Lord Shiva, who we know as Bholentah, is undescribable without going poetic.
So how would someone, who loves Shiva describe him?
To ordinary mind he is a God who destroys the evil. He is a warrior who would stop at nothing to ensure evil is completely obliterated but in this process he destroys all, that is corrupt, all that is rotting and all that is adharmic.
It is not easy being him but isn’t this the case in our lives too? He is the Bholenath- the aspect of the supreme soul that is all naive and child-like and innocent. But let us look around and we will find humans with these qualities are roughed up the most. Their innocence is taken advantage of by the most unholy creatures till they break down, but Lord Shiva says to not turn the other cheek but embrace every last drop of courage and fight to retain Dharmic values or else generations after generation would have to suffer at the hands of an unjust, an uncouth, and an unredeemable system.
Lord Shiva is a force of goodness and even in destruction, he sows the seeds of all that is Dharma and goodness. Shiva for Hindus is thus, the source of beginning as well as the end. But I believe that He, the almighty, is very much like us, just that he represents our truest most innocent self that we often think as a weakness, but is actually the potent weapon to tackle evil.
Means, I am the Supreme Soul and it is not an egoistic statement for we recognize ourselves, in the purest form as innocent as Lord Shiva who is the Supreme Soul. At the beginning of the time, the Lord destroyed the ego of Lord Brahma, the root cause of all that is evil and provokes people to lie, and told his counterparts Lord Vishnu and Lord Brahma to stabilize Mother Earth. By doing this, Lord Shiva became the precursor of all that is divine, and those who deviate from Dharma will definitely invite his wrath.
But what is Dharma? Does Dharma represent a book or a religion? Does it represent a code that we must all follow?
Dharma, the word, does not anywhere mean religion, and nor was it codified in any book which will make Hindus go for the kill if others did not adhere to it.
Hindus have several books, where different aspects of Dharma were explained through epics like Ramayana, Mahabharat, and Puranas. For example Dharma of a father and mother is to protect and provide for their children without fear and instill in them good values. Similarly, a daughter’s Dharma is to provide for her parents and also to her in-laws and same goes for the son.

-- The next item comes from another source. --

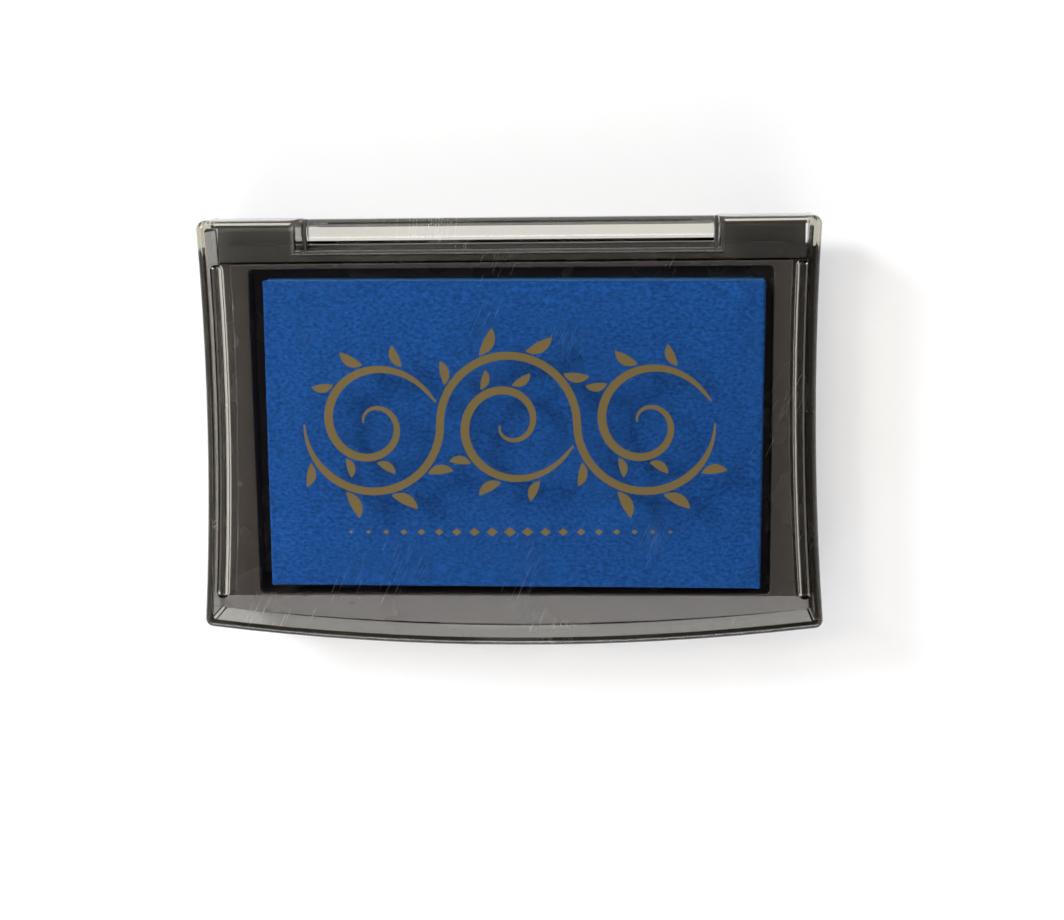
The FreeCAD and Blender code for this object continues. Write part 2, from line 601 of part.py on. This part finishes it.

Dharma is, therefore, to my knowledge just basic righteousness that we were born with, to care for, to not steal, to not harm, to protect nature, to not abuse power, to not hurt animals or plants, to not create groups to attack others on basis of race or beliefs, to be fair and just, to not allow manipulation, to not kill, to not hurt and others like that.
Dharma says extend compassion but it should not be absorbed only by humans but by all sentient beings. Lord Shiva’s biggest devotees are a snake Vasuki and bull Nandi. His son Ganesha is depicted with an elephant head while his elder son Murugan has an affinity with a peacock. His wife, Goddess Parwati is most kind to all living forms as she is the ultimate feminine power who provides protection and food without discrimination.
In Shiva and his family, we find unadulterated love for he embraces even animals and ghosts. Why ghosts? Because Lord Shiva’s Third Eye can see beyond a being’s shape and form. It sees what and where our ‘normal’ eyes would fail.
Therefore, to love Shiva one must also possess this sight to some extent and embrace others without hate or distinction of any belief system.
Meditation is therefore a must for everyone who loves Shiva.